Entries with parts and joints:
[start]

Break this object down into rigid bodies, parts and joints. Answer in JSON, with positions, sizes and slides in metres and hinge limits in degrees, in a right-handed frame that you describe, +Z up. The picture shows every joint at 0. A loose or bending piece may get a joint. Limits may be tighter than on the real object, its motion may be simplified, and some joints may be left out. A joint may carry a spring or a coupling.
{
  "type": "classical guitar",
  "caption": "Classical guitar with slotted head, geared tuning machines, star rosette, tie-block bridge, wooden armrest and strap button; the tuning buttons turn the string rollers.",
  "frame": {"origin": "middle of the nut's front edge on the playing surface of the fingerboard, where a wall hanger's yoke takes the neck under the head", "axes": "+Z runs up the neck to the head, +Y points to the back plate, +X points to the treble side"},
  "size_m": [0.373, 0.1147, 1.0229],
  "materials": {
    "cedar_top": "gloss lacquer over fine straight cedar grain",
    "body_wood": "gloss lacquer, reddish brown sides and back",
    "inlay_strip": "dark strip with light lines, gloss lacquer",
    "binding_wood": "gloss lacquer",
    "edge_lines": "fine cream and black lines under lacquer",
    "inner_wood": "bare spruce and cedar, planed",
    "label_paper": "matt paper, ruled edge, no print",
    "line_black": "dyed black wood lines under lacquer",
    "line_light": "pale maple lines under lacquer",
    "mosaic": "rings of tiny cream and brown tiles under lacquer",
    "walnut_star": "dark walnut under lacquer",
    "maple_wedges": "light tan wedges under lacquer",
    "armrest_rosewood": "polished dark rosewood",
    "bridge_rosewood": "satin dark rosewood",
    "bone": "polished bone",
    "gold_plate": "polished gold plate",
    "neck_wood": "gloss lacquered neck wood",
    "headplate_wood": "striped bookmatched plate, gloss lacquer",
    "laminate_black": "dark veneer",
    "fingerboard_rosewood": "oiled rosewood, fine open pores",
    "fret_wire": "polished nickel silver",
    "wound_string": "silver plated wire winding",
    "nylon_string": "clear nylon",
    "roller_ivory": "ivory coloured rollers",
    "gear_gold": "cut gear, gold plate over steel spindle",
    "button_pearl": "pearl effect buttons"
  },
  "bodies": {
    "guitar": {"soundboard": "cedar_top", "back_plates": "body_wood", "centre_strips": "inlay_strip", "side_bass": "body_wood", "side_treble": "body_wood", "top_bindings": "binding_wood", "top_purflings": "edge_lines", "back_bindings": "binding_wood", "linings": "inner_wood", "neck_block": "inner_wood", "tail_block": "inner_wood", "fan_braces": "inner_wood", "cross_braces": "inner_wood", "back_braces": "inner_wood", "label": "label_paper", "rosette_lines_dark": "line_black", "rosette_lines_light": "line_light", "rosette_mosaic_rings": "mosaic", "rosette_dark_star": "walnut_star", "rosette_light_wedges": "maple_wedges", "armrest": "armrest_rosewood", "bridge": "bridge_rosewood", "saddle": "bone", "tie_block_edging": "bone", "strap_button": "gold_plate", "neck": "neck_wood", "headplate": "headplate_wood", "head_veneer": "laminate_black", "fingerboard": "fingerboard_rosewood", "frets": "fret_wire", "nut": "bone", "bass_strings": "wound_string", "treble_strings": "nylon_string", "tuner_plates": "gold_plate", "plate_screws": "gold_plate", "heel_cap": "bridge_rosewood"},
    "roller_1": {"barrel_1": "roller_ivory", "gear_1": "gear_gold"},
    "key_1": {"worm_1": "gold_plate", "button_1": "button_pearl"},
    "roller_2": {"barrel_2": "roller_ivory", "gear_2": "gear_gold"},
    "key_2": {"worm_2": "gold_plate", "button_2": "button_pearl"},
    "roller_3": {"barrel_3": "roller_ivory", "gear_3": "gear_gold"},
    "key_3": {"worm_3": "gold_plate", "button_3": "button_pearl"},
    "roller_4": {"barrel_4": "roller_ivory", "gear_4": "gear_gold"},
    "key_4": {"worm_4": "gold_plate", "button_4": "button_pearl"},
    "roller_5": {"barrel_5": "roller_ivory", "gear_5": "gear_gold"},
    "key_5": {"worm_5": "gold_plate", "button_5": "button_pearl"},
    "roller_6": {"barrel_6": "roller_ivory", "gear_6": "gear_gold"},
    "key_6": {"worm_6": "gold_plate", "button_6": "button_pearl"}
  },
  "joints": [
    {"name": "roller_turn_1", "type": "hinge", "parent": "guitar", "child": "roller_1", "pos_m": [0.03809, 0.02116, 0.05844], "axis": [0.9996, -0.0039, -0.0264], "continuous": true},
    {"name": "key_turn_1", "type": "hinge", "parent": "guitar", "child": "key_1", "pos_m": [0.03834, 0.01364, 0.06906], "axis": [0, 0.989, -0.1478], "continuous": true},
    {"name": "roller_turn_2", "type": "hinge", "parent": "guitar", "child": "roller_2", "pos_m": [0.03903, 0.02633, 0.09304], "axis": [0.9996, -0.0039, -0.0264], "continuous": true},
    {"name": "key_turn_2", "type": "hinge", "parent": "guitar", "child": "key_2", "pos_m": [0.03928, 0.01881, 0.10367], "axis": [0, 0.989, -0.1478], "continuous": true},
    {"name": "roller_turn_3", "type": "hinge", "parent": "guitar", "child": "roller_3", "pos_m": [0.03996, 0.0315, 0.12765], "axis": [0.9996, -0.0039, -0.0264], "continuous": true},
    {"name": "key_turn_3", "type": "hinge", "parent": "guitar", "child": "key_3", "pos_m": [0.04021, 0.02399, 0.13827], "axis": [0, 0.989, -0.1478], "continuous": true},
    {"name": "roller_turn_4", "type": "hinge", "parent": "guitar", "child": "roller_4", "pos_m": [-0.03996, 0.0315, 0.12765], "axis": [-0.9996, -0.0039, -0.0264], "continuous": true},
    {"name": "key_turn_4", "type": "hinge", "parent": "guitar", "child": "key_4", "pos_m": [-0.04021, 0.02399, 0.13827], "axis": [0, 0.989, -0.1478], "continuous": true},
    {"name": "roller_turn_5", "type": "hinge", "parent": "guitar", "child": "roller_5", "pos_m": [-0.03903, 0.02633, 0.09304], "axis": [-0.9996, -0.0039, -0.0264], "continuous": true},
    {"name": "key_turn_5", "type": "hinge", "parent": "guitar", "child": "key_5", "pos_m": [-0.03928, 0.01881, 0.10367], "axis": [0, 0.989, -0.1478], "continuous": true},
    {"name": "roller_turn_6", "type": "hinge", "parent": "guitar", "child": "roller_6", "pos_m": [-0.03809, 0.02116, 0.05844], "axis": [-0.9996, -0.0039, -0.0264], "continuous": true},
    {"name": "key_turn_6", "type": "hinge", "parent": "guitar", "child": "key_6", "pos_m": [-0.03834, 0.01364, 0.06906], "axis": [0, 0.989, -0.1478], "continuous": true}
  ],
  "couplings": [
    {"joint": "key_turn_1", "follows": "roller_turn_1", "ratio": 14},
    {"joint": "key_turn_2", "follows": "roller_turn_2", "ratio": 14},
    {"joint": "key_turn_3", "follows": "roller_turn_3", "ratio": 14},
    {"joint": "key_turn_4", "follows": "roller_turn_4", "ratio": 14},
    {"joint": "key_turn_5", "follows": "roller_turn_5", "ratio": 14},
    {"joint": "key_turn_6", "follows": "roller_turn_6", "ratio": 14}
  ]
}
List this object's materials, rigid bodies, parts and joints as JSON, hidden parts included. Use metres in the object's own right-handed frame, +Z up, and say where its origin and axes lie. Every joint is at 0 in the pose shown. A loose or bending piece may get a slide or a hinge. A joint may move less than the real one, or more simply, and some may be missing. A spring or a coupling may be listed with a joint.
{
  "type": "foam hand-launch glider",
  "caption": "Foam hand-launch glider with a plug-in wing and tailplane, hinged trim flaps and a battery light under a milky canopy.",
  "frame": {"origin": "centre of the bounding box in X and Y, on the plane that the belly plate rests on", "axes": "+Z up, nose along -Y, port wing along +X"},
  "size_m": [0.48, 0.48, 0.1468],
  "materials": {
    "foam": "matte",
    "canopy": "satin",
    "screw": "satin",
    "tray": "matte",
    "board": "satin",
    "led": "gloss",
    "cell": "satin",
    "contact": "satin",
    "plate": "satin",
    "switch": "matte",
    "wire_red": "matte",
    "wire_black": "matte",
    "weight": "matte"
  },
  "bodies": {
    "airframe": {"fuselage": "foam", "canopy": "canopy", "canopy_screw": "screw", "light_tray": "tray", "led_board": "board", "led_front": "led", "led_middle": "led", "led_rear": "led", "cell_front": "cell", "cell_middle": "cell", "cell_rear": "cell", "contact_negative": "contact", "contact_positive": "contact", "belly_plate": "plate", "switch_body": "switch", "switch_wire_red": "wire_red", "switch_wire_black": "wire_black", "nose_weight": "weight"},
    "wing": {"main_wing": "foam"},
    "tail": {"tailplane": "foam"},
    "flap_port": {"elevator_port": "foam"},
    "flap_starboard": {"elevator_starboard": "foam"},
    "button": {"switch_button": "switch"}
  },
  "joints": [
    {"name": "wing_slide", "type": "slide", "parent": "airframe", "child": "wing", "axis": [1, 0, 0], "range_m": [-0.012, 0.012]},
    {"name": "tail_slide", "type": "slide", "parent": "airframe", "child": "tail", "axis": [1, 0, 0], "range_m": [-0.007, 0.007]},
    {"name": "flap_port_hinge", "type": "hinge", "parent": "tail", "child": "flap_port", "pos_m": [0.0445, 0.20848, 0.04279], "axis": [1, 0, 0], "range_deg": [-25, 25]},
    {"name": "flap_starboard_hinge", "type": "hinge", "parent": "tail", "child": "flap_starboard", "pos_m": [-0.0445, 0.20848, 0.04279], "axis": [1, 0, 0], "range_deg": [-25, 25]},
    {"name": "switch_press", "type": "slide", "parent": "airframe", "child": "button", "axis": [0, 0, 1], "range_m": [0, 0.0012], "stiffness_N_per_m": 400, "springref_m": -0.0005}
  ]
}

[end]

**GIVEN EXERCISE**
Keep only those lines of the records that hold "origin", and return them.

**EXERCISE SOLUTION**
  "frame": {"origin": "middle of the nut's front edge on the playing surface of the fingerboard, where a wall hanger's yoke takes the neck under the head", "axes": "+Z runs up the neck to the head, +Y points to the back plate, +X points to the treble side"},
List this object's materials, rigid bodies, parts and joints as JSON, hidden parts included. Use metres in the object's own right-handed frame, +Z up, and say where its origin and axes lie. Every joint is at 0 in the pose shown. A loose or bending piece may get a slide or a hinge. A joint may move less than the real one, or more simply, and some may be missing. A spring or a coupling may be listed with a joint.
  "frame": {"origin": "centre of the bounding box in X and Y, on the plane that the belly plate rests on", "axes": "+Z up, nose along -Y, port wing along +X"},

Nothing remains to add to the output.